═══ RECORDED DATA
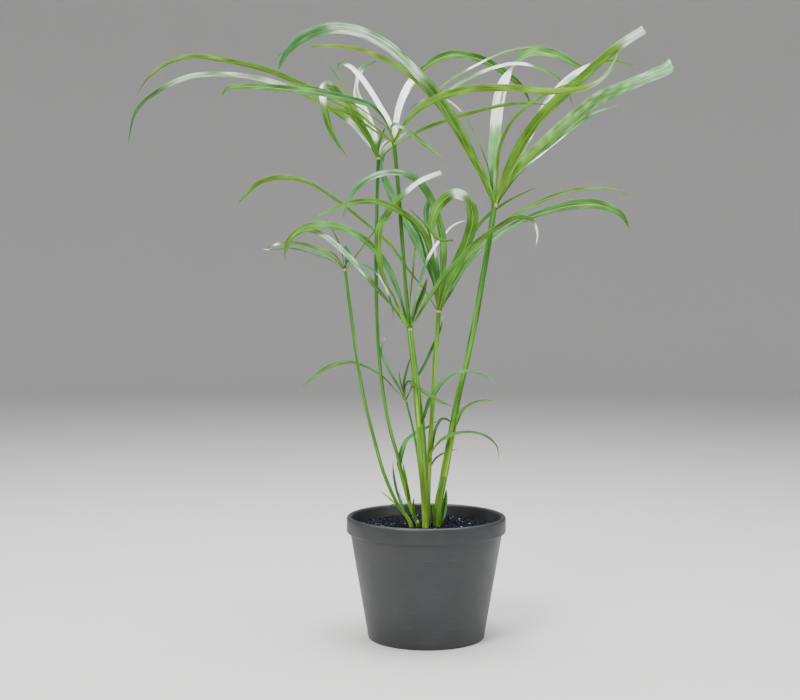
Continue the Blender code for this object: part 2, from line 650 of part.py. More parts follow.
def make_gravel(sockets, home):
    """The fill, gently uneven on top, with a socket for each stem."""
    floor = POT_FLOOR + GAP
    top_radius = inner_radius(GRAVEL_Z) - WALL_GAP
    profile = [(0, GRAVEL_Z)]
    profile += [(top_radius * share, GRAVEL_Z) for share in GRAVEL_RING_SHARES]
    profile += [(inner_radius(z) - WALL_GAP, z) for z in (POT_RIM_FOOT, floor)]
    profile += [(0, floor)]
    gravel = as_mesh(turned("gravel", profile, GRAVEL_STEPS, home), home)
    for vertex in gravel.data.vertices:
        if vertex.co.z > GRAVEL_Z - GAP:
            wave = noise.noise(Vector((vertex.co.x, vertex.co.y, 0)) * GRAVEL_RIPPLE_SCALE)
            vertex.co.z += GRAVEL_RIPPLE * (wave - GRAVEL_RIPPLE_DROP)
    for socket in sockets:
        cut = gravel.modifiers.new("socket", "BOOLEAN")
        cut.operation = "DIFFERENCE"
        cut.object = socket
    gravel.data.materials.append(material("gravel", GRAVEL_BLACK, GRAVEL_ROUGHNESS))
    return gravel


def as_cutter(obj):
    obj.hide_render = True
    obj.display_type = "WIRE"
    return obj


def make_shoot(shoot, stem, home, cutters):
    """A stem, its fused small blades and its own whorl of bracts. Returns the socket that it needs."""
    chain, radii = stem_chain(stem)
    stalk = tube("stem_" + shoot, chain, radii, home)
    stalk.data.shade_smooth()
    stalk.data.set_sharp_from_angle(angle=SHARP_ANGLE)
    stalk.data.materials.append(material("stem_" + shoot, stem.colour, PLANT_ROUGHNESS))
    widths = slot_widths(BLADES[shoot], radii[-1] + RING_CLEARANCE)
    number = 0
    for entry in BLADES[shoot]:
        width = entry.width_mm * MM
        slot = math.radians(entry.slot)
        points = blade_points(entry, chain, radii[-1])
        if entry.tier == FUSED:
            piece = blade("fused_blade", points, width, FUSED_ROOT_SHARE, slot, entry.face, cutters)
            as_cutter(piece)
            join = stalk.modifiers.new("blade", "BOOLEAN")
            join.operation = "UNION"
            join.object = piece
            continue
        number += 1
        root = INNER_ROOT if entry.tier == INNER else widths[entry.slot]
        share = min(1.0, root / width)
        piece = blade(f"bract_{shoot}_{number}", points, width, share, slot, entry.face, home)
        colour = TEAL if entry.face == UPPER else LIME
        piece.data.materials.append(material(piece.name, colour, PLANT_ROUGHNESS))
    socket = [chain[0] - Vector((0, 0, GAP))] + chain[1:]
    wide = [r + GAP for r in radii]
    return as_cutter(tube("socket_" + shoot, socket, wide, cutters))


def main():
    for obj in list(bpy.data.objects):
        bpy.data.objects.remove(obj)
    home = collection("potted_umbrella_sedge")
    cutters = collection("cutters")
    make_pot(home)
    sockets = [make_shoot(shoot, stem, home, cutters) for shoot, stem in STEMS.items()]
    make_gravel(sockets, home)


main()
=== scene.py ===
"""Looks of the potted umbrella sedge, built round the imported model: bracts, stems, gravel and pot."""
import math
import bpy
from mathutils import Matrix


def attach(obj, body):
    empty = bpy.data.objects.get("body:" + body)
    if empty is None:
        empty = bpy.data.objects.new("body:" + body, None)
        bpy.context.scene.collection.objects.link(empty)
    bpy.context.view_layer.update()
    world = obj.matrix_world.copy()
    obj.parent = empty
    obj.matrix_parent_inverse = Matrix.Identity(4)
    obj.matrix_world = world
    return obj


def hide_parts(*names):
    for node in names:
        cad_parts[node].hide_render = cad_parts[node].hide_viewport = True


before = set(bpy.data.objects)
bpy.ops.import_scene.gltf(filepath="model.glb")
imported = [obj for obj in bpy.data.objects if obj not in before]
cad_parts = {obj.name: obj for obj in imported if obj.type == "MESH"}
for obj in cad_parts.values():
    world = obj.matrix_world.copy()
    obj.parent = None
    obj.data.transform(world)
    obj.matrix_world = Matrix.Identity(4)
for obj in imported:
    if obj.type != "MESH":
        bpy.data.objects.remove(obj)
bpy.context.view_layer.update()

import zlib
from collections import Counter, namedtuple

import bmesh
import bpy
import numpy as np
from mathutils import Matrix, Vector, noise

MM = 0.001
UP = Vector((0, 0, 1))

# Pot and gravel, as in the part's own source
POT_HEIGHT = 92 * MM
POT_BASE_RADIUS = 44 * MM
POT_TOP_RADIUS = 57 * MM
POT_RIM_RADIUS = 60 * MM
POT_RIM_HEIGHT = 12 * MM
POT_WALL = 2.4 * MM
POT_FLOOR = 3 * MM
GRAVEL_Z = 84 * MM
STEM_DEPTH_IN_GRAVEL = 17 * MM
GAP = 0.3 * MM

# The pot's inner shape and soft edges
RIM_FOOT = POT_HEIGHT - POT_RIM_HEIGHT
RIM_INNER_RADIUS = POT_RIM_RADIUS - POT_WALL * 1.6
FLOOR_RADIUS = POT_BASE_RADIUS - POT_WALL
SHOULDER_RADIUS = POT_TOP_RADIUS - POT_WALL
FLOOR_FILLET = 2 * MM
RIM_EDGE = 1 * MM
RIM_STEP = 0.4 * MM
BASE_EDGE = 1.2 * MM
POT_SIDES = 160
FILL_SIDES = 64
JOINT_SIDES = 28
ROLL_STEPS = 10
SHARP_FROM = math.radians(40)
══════
STATED GOAL:
Extract the lines from the line with "slot, entry.face, home)" to the line with "obj.matrix_world = world", inclusive, reproducing them exactly and leaving out every other line.

REPLY TO THE EXERCISE:
        piece = blade(f"bract_{shoot}_{number}", points, width, share, slot, entry.face, home)
        colour = TEAL if entry.face == UPPER else LIME
        piece.data.materials.append(material(piece.name, colour, PLANT_ROUGHNESS))
    socket = [chain[0] - Vector((0, 0, GAP))] + chain[1:]
    wide = [r + GAP for r in radii]
    return as_cutter(tube("socket_" + shoot, socket, wide, cutters))


def main():
    for obj in list(bpy.data.objects):
        bpy.data.objects.remove(obj)
    home = collection("potted_umbrella_sedge")
    cutters = collection("cutters")
    make_pot(home)
    sockets = [make_shoot(shoot, stem, home, cutters) for shoot, stem in STEMS.items()]
    make_gravel(sockets, home)


main()
=== scene.py ===
"""Looks of the potted umbrella sedge, built round the imported model: bracts, stems, gravel and pot."""
import math
import bpy
from mathutils import Matrix


def attach(obj, body):
    empty = bpy.data.objects.get("body:" + body)
    if empty is None:
        empty = bpy.data.objects.new("body:" + body, None)
        bpy.context.scene.collection.objects.link(empty)
    bpy.context.view_layer.update()
    world = obj.matrix_world.copy()
    obj.parent = empty
    obj.matrix_parent_inverse = Matrix.Identity(4)
    obj.matrix_world = world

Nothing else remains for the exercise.